In C++, now int and other data is stored using the two's complement method.
That means the range is:
-2147483648 to 2147483647
or -2^31 to 2^31-1.
1 bit is reserved for 0 so positive value is one less than 2^(31).
You can use the numeric_limits<data_type>::min() and numeric_limits<data_type>::max() functions present in limits header file and find the limits of each data type.
#include <iostream>
#include <limits>
using namespace std;
int main()
{
cout<<"Limits of Data types:\n";
cout<<"char\t\t\t: "<<static_cast<int>(numeric_limits<char>::min())<<" to "<<static_cast<int>(numeric_limits<char>::max())<<endl;
cout<<"unsigned char\t\t: "<<static_cast<int>(numeric_limits<unsigned char>::min())<<" to "<<static_cast<int>(numeric_limits<unsigned char>::max())<<endl;
cout<<"short\t\t\t: "<<numeric_limits<short>::min()<<" to "<<numeric_limits<short>::max()<<endl;
cout<<"unsigned short\t\t: "<<numeric_limits<unsigned short>::min()<<" to "<<numeric_limits<unsigned short>::max()<<endl;
cout<<"int\t\t\t: "<<numeric_limits<int>::min()<<" to "<<numeric_limits<int>::max()<<endl;
cout<<"unsigned int\t\t: "<<numeric_limits<unsigned int>::min()<<" to "<<numeric_limits<unsigned int>::max()<<endl;
cout<<"long\t\t\t: "<<numeric_limits<long>::min()<<" to "<<numeric_limits<long>::max()<<endl;
cout<<"unsigned long\t\t: "<<numeric_limits<unsigned long>::min()<<" to "<<numeric_limits<unsigned long>::max()<<endl;
cout<<"long long\t\t: "<<numeric_limits<long long>::min()<<" to "<<numeric_limits<long long>::max()<<endl;
cout<<"unsiged long long\t: "<<numeric_limits<unsigned long long>::min()<<" to "<<numeric_limits<unsigned long long>::max()<<endl;
cout<<"float\t\t\t: "<<numeric_limits<float>::min()<<" to "<<numeric_limits<float>::max()<<endl;
cout<<"double\t\t\t: "<<numeric_limits<double>::min()<<" to "<<numeric_limits<double>::max()<<endl;
cout<<"long double\t\t: "<<numeric_limits<long double>::min()<<" to "<<numeric_limits<long double>::max()<<endl;
}
The output will be:
Limits of Data types:
char : -128 to 127
unsigned char : 0 to 255
short : -32768 to 32767
unsigned short : 0 to 65535
int : -2147483648 to 2147483647
unsigned int : 0 to 4294967295
long : -2147483648 to 2147483647
unsigned long : 0 to 4294967295
long long : -9223372036854775808 to 9223372036854775807
unsigned long long : 0 to 18446744073709551615
float : 1.17549e-038 to 3.40282e+038
double : 2.22507e-308 to 1.79769e+308
long double : 3.3621e-4932 to 1.18973e+4932
For an unsigned data type, there isn't any sign bit and all bits are for data ; whereas for a signed data type, MSB is indicating a sign bit and the remaining bits are for data.

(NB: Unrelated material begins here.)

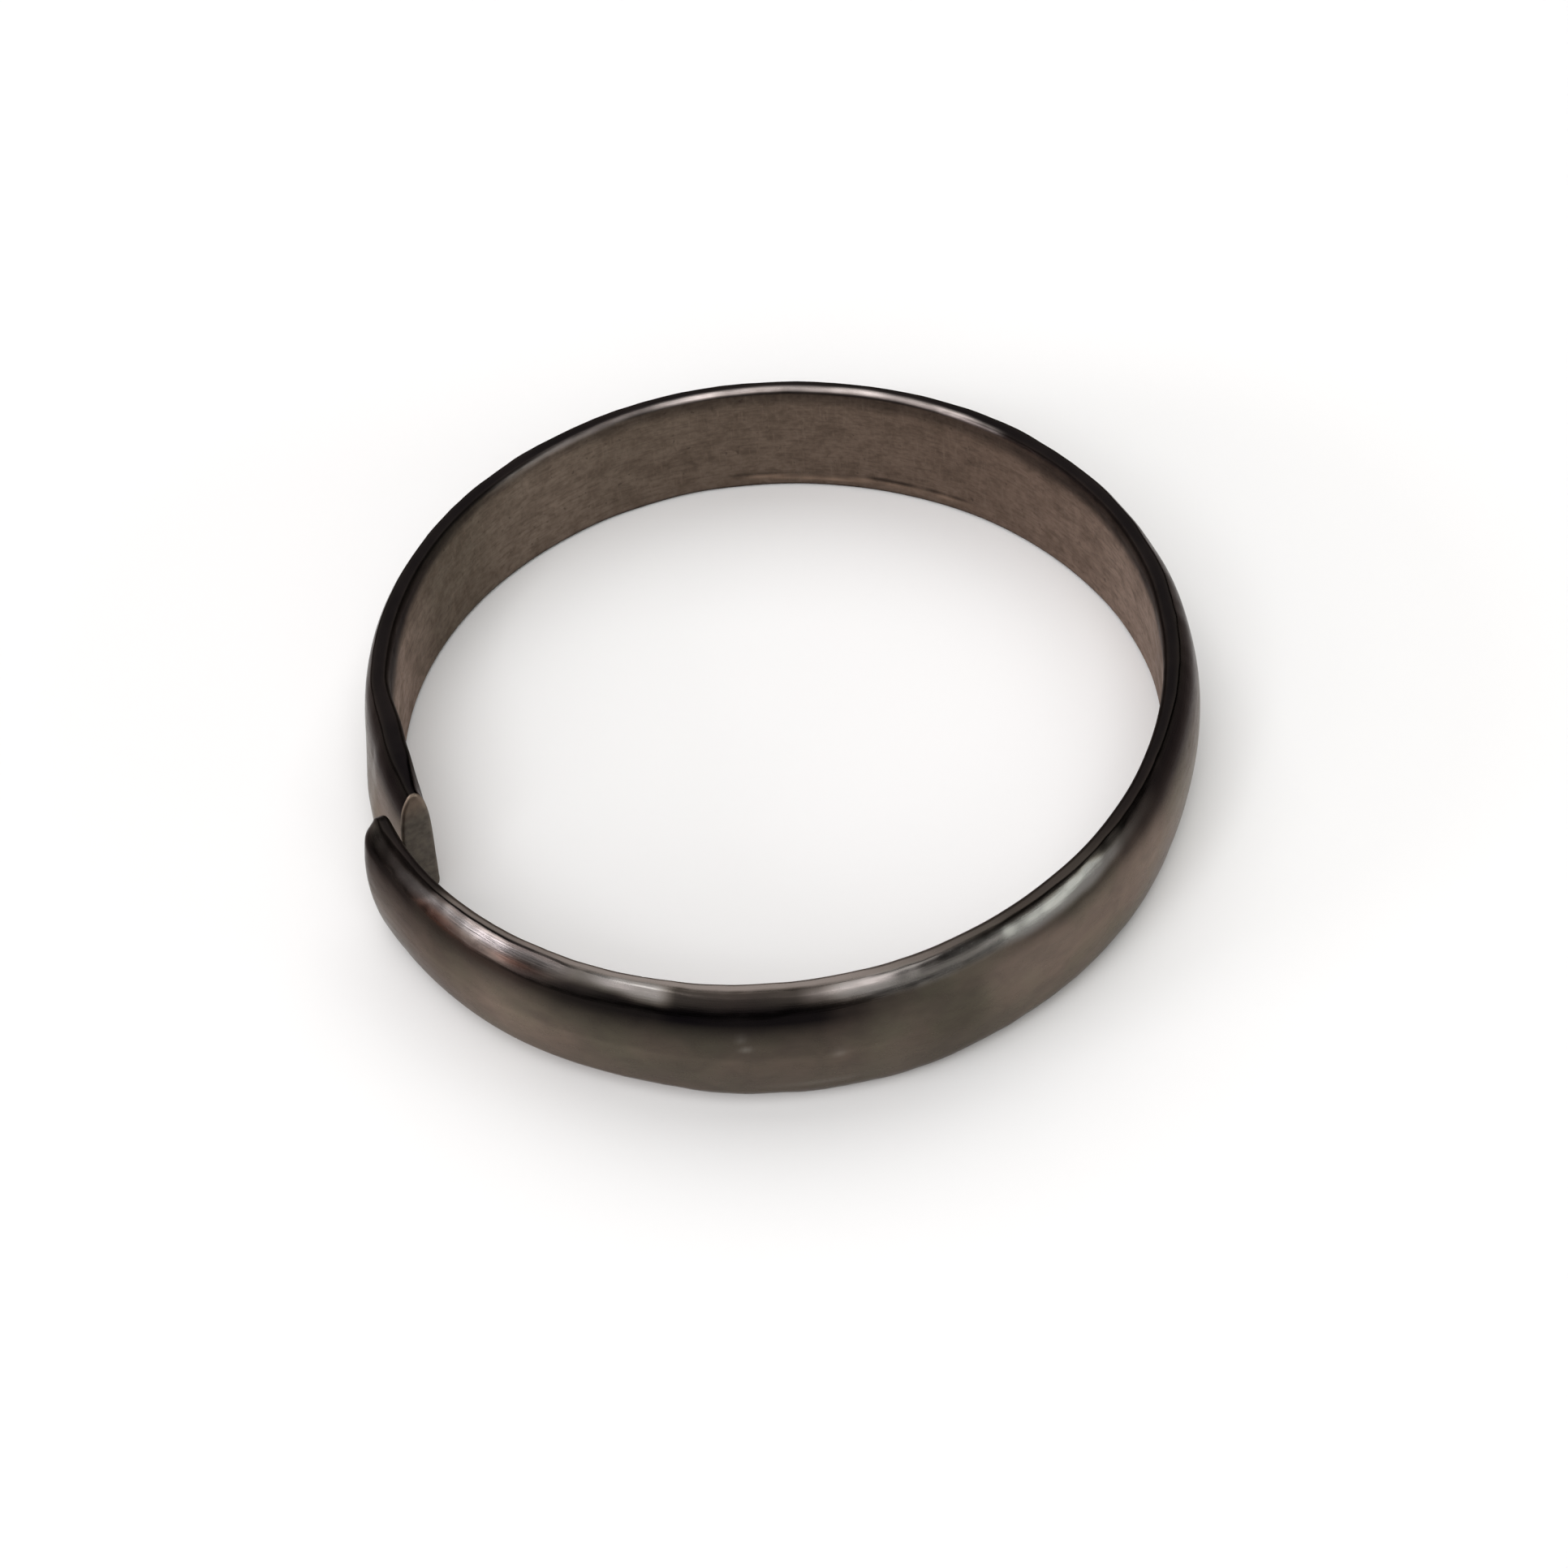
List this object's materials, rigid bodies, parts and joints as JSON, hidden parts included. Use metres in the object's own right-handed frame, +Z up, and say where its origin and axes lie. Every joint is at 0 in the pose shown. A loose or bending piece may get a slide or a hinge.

To find the range, do the following things:
Step 1: Find out number of bytes for the given data type.
Step 2: Apply the following calculations.
Let n = number of bits in data type
For signed data type ::
Lower Range = -(2^(n-1))
Upper Range = (2^(n-1)) - 1)
For unsigned data type ::
Lower Range = 0
Upper Range = (2^(n)) - 1
For example,
For unsigned int size = 4 bytes (32 bits) → Range [0, (2^(32)) - 1]
For signed int size = 4 bytes (32 bits) → Range [-(2^(32-1)), (2^(32-1)) - 1]
No, only part of ten digits number can be stored in a unsigned long int whose valid range is 0 to 4,294,967,295.
You can refer to this:
http://msdn.microsoft.com/en-us/library/s3f49ktz(VS.80).aspx
Can unsigned long int hold a ten digits number (1,000,000,000 - 9,999,999,999) on a 32-bit computer.
No
You should look at the specialisations of the numeric_limits<> template for a given type. It’s in the <limits> header.